━━━ Stored data ━━━
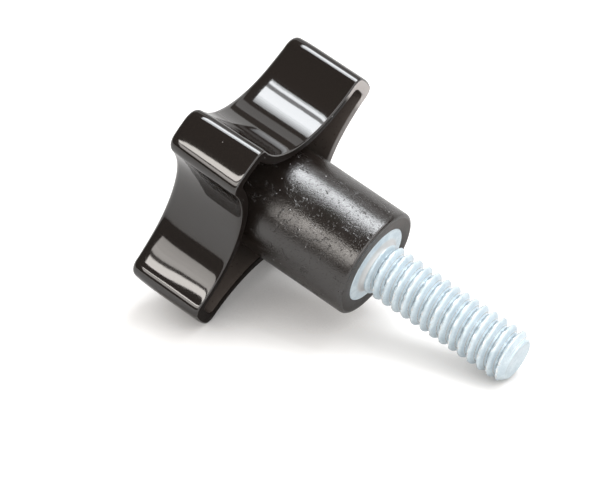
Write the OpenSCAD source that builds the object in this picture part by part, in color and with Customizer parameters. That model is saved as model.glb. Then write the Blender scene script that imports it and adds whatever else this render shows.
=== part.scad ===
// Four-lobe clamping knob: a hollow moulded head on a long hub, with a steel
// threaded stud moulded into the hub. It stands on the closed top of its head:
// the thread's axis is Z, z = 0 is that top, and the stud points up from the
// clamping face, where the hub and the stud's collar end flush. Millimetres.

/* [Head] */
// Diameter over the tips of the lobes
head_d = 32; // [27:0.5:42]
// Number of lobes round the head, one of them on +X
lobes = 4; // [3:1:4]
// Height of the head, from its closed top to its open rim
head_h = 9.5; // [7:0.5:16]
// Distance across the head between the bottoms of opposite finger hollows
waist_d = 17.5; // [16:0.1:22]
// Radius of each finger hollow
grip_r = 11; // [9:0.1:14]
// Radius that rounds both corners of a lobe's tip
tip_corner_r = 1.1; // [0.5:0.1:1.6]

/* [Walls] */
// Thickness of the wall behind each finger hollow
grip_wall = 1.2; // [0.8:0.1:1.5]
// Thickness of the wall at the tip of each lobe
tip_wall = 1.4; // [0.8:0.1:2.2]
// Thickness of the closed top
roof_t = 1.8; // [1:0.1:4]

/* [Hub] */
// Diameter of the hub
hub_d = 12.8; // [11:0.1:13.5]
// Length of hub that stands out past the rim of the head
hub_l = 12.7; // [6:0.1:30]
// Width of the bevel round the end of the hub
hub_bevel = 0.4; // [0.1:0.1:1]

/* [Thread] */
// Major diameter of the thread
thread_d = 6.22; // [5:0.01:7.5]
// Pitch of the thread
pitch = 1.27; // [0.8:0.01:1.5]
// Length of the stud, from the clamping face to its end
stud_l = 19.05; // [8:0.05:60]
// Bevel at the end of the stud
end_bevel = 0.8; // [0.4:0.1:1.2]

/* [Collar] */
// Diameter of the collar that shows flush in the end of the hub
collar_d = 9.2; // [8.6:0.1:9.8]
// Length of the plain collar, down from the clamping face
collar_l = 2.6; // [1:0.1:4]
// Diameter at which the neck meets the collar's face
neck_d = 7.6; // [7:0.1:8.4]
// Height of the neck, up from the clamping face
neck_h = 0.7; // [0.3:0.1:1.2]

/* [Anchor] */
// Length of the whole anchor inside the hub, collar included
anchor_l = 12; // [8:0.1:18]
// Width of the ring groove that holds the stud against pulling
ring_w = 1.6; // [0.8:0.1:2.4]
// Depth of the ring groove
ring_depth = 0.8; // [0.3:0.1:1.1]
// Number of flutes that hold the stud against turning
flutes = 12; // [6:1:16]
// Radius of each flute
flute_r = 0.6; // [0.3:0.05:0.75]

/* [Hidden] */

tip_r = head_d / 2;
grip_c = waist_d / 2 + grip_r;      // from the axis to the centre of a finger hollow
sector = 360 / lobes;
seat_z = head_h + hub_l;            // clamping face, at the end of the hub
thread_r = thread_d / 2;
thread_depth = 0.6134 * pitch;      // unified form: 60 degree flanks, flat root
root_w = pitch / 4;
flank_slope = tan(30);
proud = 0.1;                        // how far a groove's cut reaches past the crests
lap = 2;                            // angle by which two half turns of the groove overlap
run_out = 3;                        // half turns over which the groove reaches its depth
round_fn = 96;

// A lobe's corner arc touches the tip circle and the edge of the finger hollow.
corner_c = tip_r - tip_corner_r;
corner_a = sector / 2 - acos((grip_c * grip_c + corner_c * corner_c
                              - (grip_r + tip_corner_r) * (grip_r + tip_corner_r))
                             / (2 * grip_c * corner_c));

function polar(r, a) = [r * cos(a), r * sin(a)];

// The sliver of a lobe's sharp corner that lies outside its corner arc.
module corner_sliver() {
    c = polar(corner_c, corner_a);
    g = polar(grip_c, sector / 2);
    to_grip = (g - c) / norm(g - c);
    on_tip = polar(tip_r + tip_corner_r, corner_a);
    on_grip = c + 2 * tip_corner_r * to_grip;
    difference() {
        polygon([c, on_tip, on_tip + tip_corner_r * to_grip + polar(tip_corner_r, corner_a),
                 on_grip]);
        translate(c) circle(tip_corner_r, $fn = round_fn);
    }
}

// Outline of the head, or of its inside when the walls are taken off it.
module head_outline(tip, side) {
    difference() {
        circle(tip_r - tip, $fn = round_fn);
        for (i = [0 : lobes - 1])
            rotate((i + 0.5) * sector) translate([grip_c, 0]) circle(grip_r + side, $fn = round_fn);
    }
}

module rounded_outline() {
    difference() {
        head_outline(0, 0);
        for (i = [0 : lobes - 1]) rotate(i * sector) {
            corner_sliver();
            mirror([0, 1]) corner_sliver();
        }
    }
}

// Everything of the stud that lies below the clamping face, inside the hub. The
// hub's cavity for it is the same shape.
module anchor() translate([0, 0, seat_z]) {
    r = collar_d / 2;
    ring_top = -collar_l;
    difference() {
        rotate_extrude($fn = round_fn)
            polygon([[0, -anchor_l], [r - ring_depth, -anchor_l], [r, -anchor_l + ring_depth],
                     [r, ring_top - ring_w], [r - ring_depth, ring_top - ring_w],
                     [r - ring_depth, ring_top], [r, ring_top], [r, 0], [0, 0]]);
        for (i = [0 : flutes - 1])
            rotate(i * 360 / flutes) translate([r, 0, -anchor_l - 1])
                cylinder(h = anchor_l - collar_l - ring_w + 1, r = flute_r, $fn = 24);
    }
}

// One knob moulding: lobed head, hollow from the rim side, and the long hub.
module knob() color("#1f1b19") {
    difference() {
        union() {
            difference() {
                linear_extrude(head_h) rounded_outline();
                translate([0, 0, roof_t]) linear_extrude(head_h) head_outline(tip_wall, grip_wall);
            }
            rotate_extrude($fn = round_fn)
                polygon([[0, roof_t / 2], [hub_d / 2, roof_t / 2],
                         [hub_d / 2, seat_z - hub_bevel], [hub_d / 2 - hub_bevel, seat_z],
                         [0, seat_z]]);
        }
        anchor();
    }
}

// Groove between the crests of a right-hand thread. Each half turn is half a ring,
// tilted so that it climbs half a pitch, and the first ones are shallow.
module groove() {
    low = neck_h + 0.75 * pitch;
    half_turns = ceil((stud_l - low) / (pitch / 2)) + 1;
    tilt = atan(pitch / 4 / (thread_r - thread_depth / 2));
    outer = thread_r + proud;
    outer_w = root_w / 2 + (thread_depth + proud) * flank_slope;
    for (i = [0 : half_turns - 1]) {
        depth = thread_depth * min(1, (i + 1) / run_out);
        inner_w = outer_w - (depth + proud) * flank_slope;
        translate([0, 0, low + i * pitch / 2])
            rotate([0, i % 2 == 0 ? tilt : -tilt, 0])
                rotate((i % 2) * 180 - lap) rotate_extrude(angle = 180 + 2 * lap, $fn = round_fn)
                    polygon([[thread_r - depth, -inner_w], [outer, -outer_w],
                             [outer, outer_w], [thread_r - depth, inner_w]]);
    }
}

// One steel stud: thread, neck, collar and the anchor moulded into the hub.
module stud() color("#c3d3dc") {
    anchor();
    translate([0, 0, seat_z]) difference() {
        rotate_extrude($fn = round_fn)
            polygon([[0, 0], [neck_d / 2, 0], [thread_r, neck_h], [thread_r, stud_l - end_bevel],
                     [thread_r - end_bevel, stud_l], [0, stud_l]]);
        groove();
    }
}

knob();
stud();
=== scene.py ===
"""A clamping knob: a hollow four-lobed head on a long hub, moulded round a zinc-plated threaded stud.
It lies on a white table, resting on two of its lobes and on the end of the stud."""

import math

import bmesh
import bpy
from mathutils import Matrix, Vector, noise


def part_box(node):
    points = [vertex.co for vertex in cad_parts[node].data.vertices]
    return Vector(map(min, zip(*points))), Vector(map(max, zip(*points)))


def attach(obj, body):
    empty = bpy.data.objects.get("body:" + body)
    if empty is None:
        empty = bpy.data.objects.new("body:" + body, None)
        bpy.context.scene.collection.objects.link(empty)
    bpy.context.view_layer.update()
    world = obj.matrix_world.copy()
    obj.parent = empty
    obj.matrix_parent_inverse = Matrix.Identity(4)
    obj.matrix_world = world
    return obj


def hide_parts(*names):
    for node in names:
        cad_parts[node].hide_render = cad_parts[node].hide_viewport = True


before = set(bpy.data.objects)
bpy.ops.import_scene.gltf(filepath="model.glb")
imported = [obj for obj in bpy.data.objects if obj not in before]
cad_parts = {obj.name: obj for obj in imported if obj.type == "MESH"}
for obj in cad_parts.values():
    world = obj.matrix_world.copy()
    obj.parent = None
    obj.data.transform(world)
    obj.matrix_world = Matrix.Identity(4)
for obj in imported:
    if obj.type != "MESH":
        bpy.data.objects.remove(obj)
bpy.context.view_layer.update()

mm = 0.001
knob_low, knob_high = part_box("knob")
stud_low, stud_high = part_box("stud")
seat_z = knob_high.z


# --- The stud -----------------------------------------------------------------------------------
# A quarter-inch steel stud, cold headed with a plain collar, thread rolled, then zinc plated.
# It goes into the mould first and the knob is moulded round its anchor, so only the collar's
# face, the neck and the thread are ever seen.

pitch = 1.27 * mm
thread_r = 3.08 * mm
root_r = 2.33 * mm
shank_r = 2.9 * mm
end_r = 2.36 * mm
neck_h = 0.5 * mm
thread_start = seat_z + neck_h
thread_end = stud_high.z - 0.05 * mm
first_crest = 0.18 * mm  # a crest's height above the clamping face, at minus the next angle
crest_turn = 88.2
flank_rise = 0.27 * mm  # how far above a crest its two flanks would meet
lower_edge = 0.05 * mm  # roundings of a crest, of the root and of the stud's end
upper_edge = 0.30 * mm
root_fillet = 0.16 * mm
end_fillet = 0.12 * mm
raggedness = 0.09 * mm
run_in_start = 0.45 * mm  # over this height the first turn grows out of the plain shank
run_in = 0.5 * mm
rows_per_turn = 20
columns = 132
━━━
Job -
Solely the line containing "anchor moulded into the hub.", the line containing "bpy.data.objects.remove(obj)", and the lines between them are to be given again, exactly as written.

The completed task -
// One steel stud: thread, neck, collar and the anchor moulded into the hub.
module stud() color("#c3d3dc") {
    anchor();
    translate([0, 0, seat_z]) difference() {
        rotate_extrude($fn = round_fn)
            polygon([[0, 0], [neck_d / 2, 0], [thread_r, neck_h], [thread_r, stud_l - end_bevel],
                     [thread_r - end_bevel, stud_l], [0, stud_l]]);
        groove();
    }
}

knob();
stud();
=== scene.py ===
"""A clamping knob: a hollow four-lobed head on a long hub, moulded round a zinc-plated threaded stud.
It lies on a white table, resting on two of its lobes and on the end of the stud."""

import math

import bmesh
import bpy
from mathutils import Matrix, Vector, noise


def part_box(node):
    points = [vertex.co for vertex in cad_parts[node].data.vertices]
    return Vector(map(min, zip(*points))), Vector(map(max, zip(*points)))


def attach(obj, body):
    empty = bpy.data.objects.get("body:" + body)
    if empty is None:
        empty = bpy.data.objects.new("body:" + body, None)
        bpy.context.scene.collection.objects.link(empty)
    bpy.context.view_layer.update()
    world = obj.matrix_world.copy()
    obj.parent = empty
    obj.matrix_parent_inverse = Matrix.Identity(4)
    obj.matrix_world = world
    return obj


def hide_parts(*names):
    for node in names:
        cad_parts[node].hide_render = cad_parts[node].hide_viewport = True


before = set(bpy.data.objects)
bpy.ops.import_scene.gltf(filepath="model.glb")
imported = [obj for obj in bpy.data.objects if obj not in before]
cad_parts = {obj.name: obj for obj in imported if obj.type == "MESH"}
for obj in cad_parts.values():
    world = obj.matrix_world.copy()
    obj.parent = None
    obj.data.transform(world)
    obj.matrix_world = Matrix.Identity(4)
for obj in imported:
    if obj.type != "MESH":
        bpy.data.objects.remove(obj)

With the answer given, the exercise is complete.